Jim noted: ‘We are very heavily regulated, at the end of the day the tool that we’re looking at using will show you the source. It will look at the information around it and use its own learning. You then use your own knowledge to make judgements.’

Those of us on the tour not only got to look behind the scenes, but to take part in a ‘disruption game’.

We were shown a large board denoting the day’s schedule – flights that had departed, those scheduled to fly, the planes available and when they had to go in for maintenance or repairs, along with the crew schedules and hours already worked.

The grinning ICC staff then informed us we had a scenario to deal with: 40 schoolchildren are set to board a flight at Milan Malpensa Airport bound for London Gatwick, but the plane is discovered to be faulty, and a standby EU aircraft that’s ready to replace it has no crew.

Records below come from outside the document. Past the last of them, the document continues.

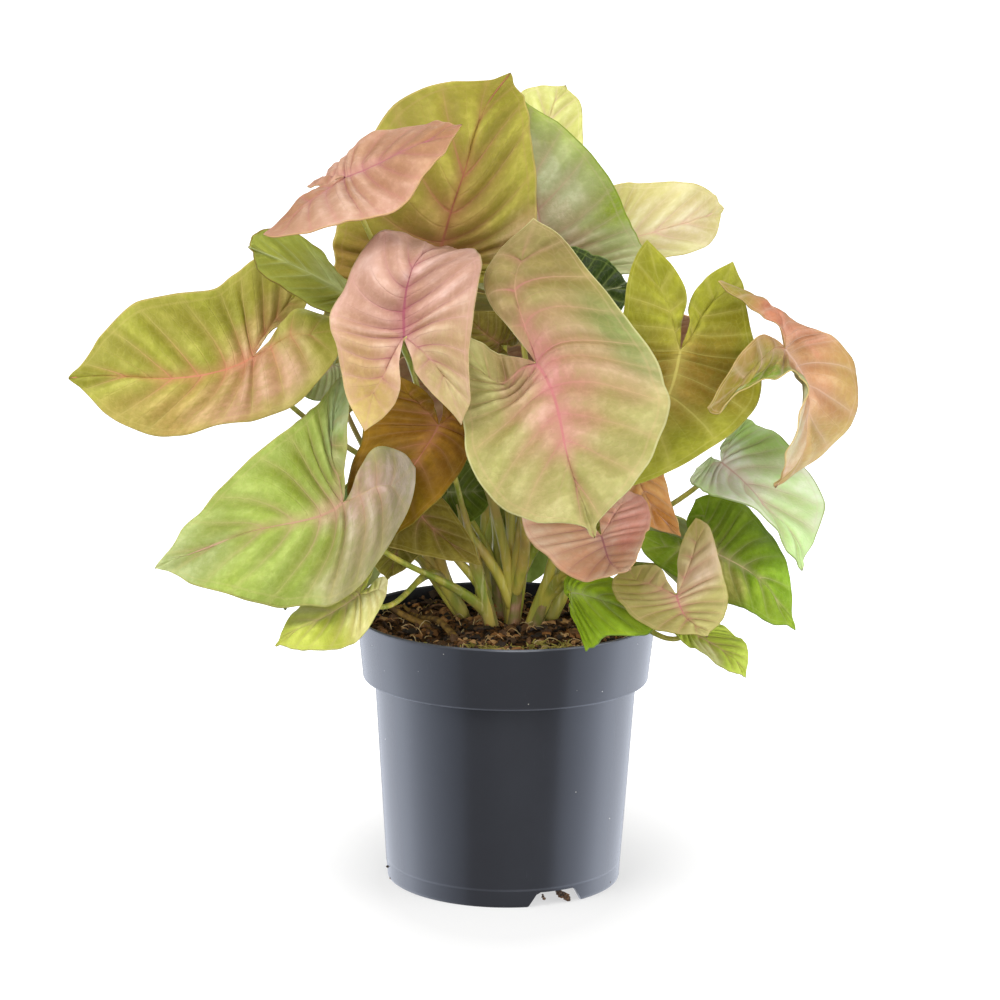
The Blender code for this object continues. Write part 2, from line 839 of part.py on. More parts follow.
def tube(name, points, radii, sides_level, collection):
    curve = bpy.data.curves.new(name, "CURVE")
    curve.dimensions = "3D"
    curve.bevel_depth = MM
    curve.bevel_resolution = sides_level
    curve.use_fill_caps = True
    spline = curve.splines.new("POLY")
    spline.points.add(len(points) - 1)
    for point, place, radius in zip(spline.points, points, radii):
        point.co = (*metres(place), 1.0)
        point.radius = radius
    obj = bpy.data.objects.new(name, curve)
    collection.objects.link(obj)
    return as_mesh(obj, name + "_mesh", collection)


def bend(start, leaving, end, arriving, via):
    """Points of one smooth arc, drawn through the point via where there is one."""
    reach = np.linalg.norm(end - start) * PETIOLE_ARC
    first = start + leaving * reach
    second = end - arriving * reach
    if via is not None:
        middle = (start + 3 * first + 3 * second + end) / 8
        first = first + (np.array(via, float) - middle) * 4 / 3
        second = second + (np.array(via, float) - middle) * 4 / 3
    points = []
    for number in range(PETIOLE_POINTS):
        t = number / (PETIOLE_POINTS - 1)
        points.append(
            (1 - t) ** 3 * start
            + 3 * t * (1 - t) ** 2 * first
            + 3 * t**2 * (1 - t) * second
            + t**3 * end
        )
    return points


def unit(vector):
    return vector / np.linalg.norm(vector)


def petiole_route(leaf, start, stem_way):
    """From the shoot's stem to just under the blade, which it meets from its lower face."""
    sheet = sheet_through(leaf)
    joint = np.array(leaf["joint"], float)
    normal = upper_normal(sheet, 0.0, 0.0)
    straight = unit(joint - start)
    leaving = unit(stem_way + LEAVING_PULL * straight)
    arriving = unit(normal + ARRIVING_PULL * straight)
    slant = math.sqrt(max(0.0, 1.0 - float(arriving @ normal) ** 2))
    end = joint - normal * (BLADE / 2 + GAP + PETIOLE_TOP * slant)
    return bend(start, leaving, end, arriving, leaf.get("via"))


def make_shoot(number, shoot, leaves, parts):
    """One stem with the petioles of all its leaves, grown together."""
    ground = soil_height(*shoot["at"])
    base = np.array((*shoot["at"], ground))
    lean = np.array((*shoot["lean"], 1.0))
    name = f"shoot_{number + 1}"
    stem_points = [
        base - (0.0, 0.0, HOLE_DEPTH - GAP),
        base + (0.0, 0.0, 0.5),
        base + lean * SHOOT_TOP / 2,
        base + lean * SHOOT_TOP,
    ]
    thick = shoot["radius"]
    stem_radii = (thick, thick, thick * (1 + STEM_TAPER) / 2, thick * STEM_TAPER)
    stem = tube(name + "_stem", stem_points, stem_radii, 2, parts)
    petioles = cutter_collection(name + "_petioles")
    shares = np.linspace(LOWEST_PETIOLE, HIGHEST_PETIOLE, len(leaves))
    for place, (leaf, share) in enumerate(zip(leaves, shares)):
        start = base + lean * SHOOT_TOP * share
        route = petiole_route(leaf, start, unit(lean))
        radii = np.linspace(PETIOLE_FOOT, PETIOLE_TOP, len(route))
        helper(tube(f"{name}_petiole_{place}", route, radii, 1, petioles), petioles)
    union = stem.modifiers.new("Grow together", "BOOLEAN")
    union.operation = "UNION"
    union.operand_type = "COLLECTION"
    union.collection = petioles
    grown = as_mesh(stem, name, parts)
    for obj in list(petioles.objects):
        bpy.data.objects.remove(obj)
    bpy.data.collections.remove(petioles)
    grown.data.shade_smooth()
    paint(grown, name + "_green", STEM_GREEN, 0.45)


def main():
    for obj in list(bpy.data.objects):
        bpy.data.objects.remove(obj)
    parts = bpy.data.collections.new("arrowhead_plant")
    bpy.context.scene.collection.children.link(parts)
    make_pot(parts)
    make_soil(parts)
    for name, rule in REAR_LEAVES.items():
        LEAVES[name] = outward_leaf(*rule)
    for name, leaf in LEAVES.items():
        make_blade("blade_" + name, leaf, parts)
    for number, shoot in SHOOTS.items():
        own = [leaf for leaf in LEAVES.values() if leaf["shoot"] == number]
        make_shoot(number, shoot, own, parts)


main()
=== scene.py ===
import math
import random

import bmesh
import bpy
import numpy as np
from mathutils import Matrix, Vector, noise


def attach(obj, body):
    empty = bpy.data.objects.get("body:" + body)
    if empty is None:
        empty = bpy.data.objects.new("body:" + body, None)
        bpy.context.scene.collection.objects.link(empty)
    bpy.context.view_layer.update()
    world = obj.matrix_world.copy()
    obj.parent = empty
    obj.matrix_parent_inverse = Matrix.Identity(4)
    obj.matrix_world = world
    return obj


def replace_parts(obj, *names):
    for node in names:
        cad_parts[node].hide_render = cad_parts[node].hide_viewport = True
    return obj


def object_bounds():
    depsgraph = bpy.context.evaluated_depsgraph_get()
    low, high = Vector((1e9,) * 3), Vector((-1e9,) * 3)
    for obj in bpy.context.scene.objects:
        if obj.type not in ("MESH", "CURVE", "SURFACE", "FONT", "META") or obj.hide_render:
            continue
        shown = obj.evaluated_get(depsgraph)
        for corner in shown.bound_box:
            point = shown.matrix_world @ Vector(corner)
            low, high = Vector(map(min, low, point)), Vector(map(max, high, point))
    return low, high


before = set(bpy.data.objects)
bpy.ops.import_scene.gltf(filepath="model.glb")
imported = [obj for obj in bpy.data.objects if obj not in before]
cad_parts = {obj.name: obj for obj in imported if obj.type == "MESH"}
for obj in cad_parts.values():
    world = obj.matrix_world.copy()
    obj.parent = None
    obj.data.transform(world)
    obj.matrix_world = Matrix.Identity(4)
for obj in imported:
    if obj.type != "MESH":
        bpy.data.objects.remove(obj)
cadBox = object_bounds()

print("frame loaded:", len(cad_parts), "nodes")

mm = 0.001
white = (1.0, 1.0, 1.0, 1.0)
scene = bpy.context.scene


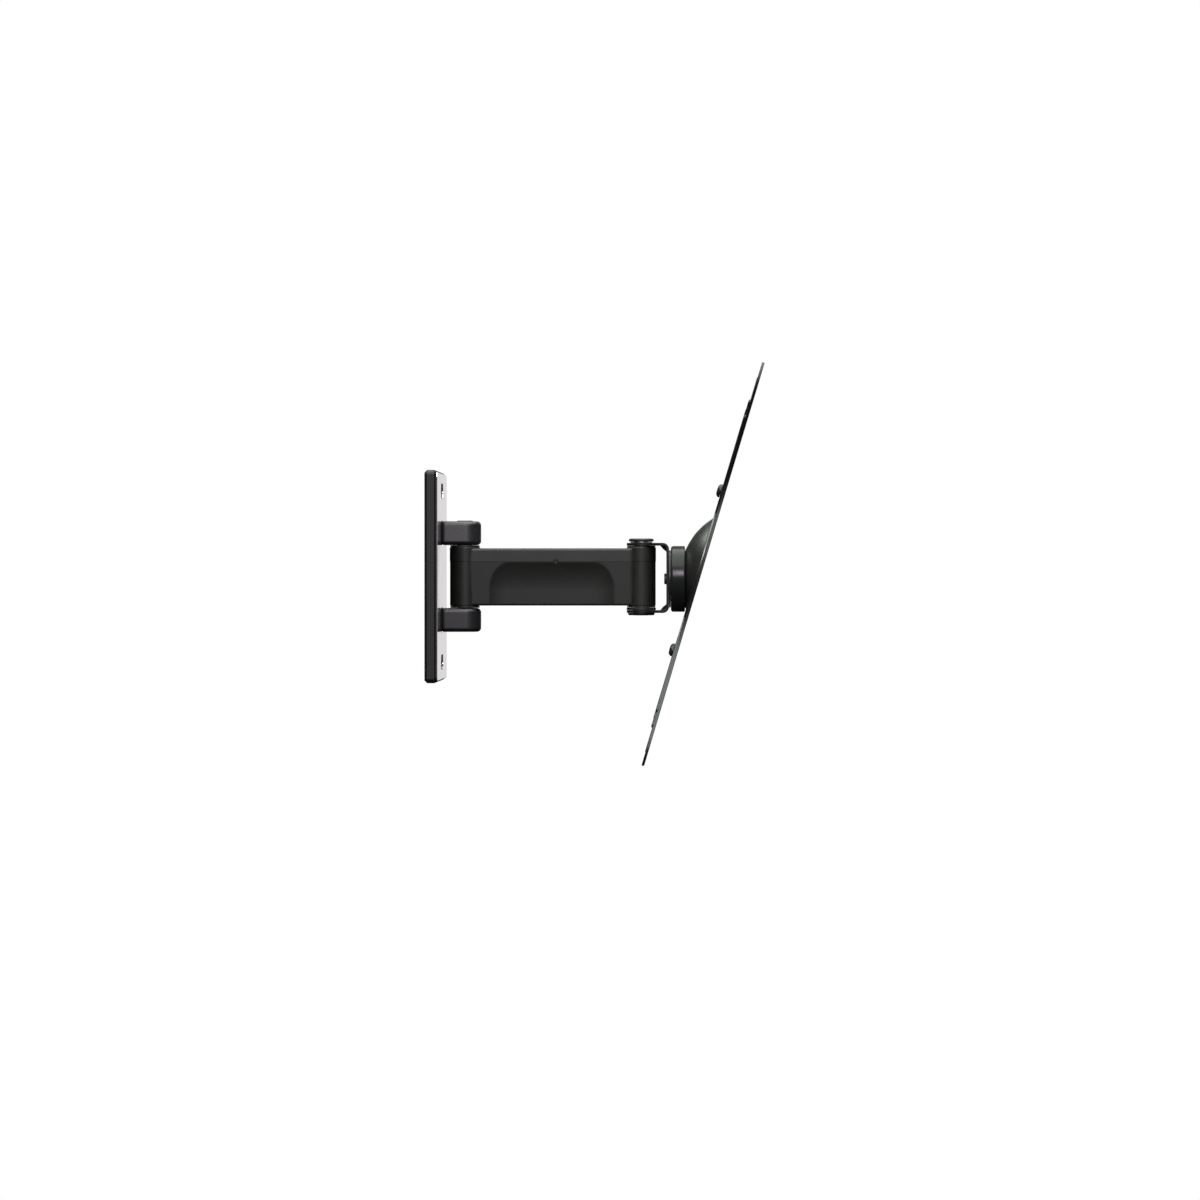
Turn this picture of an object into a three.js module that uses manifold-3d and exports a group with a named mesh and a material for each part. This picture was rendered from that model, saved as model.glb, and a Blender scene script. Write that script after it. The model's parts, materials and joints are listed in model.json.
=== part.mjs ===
// Full motion wall mount for a flat television: wall bracket, one short swing arm, a bent strap yoke, and a
// mounting plate that tilts on a spherical dome. The dome's centre lies in front of the plate, inside the
// television, so the screen tilts about its own middle.
//
// Millimetres, +Z up. The origin is the centre of the wall plate's back face, the wall is the plane Y = 0,
// and the mount reaches away from the wall along -Y. "out" is a distance from the wall, so y = -out.

import * as THREE from 'three';
import { mergeVertices } from 'three/addons/utils/BufferGeometryUtils.js';
import Module from 'manifold-3d';

const wasm = await Module();
wasm.setup();

// ---------------------------------------------------------------- driving dimensions

// wall plate and its light face cover
const PLATE_WIDTH = 106;
const PLATE_HEIGHT = 112.7;
const PLATE_DEPTH = 6.7;
const PLATE_CORNER = 2.6;
const PLATE_EDGE_ROUND = 1.3;
const COVER_MARGIN = 1.2;
const COVER_POCKET = 0.8;
const COVER_PROUD = 0.2;
const COVER_EDGE = 0.15;
const WALL_SLOT_LENGTH = 24;
const WALL_SLOT_WIDTH = 8;
const WALL_SLOT_INSET = 10.35;

// hinge blocks and the pivot pin at the wall
const WALL_AXIS_OUT = 19.2;
const BLOCK_CHEEK = 0.5;
const BLOCK_HEIGHT = 12.8;
const BLOCK_EDGE_ROUND = 2.0;
const WALL_PIN_RADIUS = 4.0;
const WALL_PIN_CAP_LIP = 0.3;
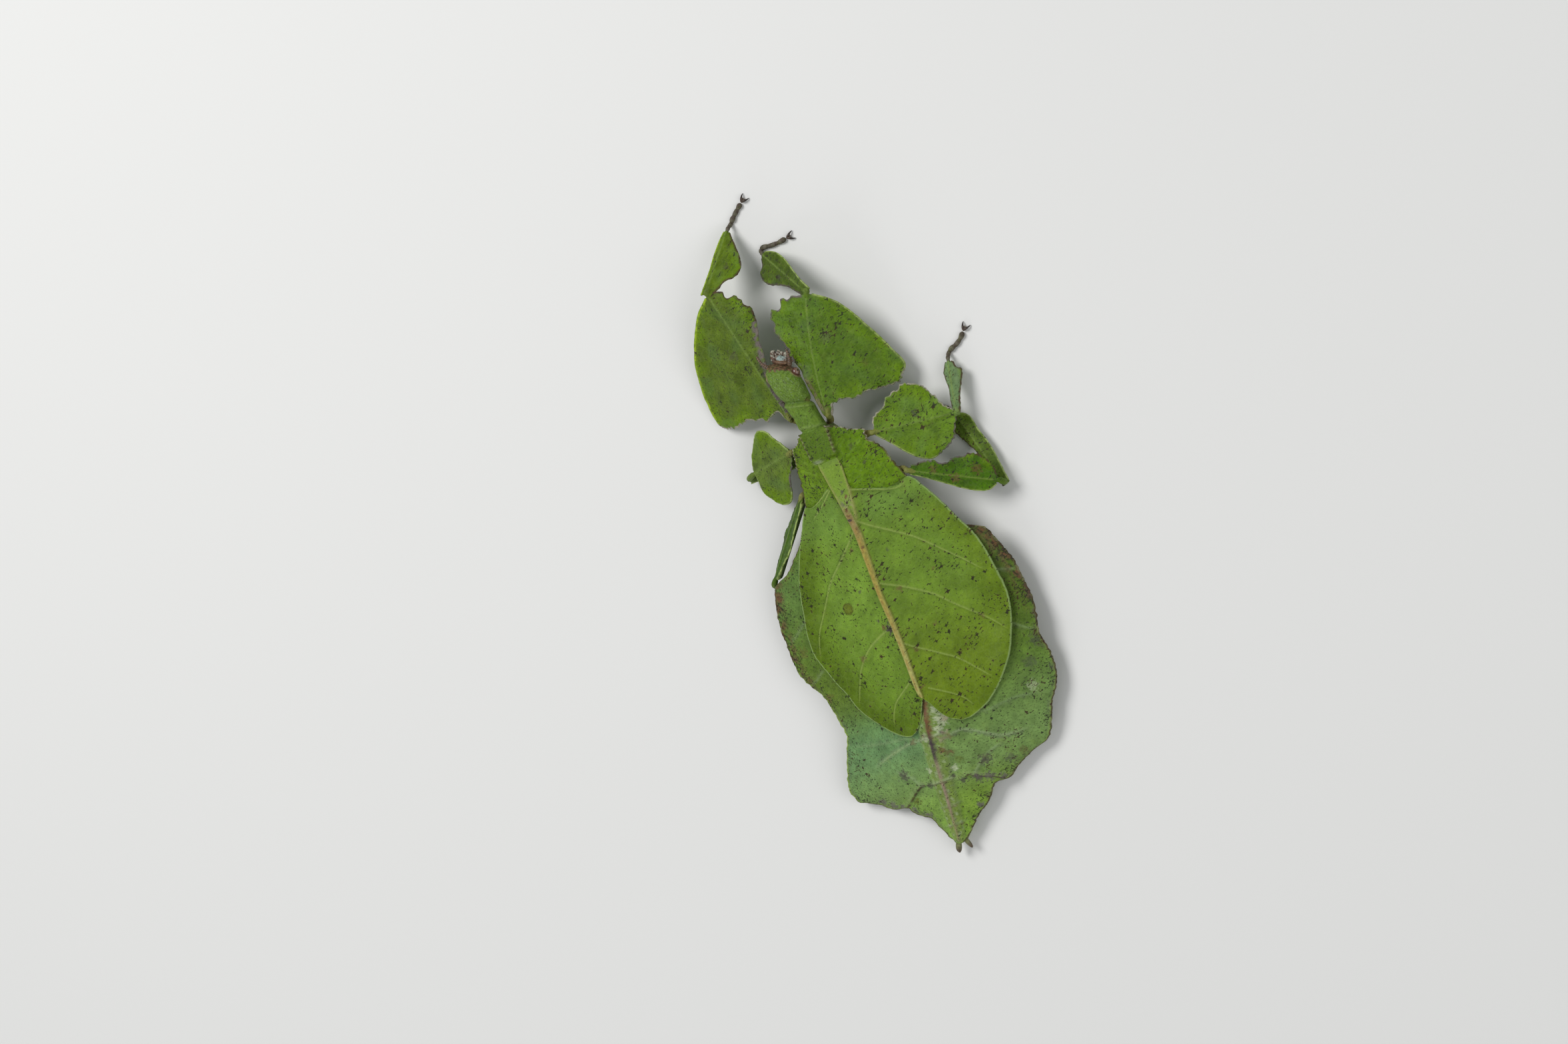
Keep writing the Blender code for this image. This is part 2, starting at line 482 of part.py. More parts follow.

Unfortunately, no EU staff are available on standby to man the flight, only Brits – which is useless post-Brexit.

How would you fix the schedule?

MailOnline Travel took part in a ‘disruption game’ – can we rework a schedule to get 40 schoolkids home to London from Milan after their plane breaks down?

My team eventually, correctly, decided to delay domestic passengers scheduled to board two flights from Milan to Brindisi, and instead use these planes and their crew to get the priority groups home to London.

The crew can then return and work on the delayed flights to Brindisi Airport in Southern Italy.

As the delayed flights are domestic, short journeys, the crew have the time left in their legal working hours to staff them, ensuring everyone gets home that night.

I discovered how quickly delays can rack up and pass onto other flyers when every consideration is taken into account.

I might just grumble less now when I see the time change on the departures board.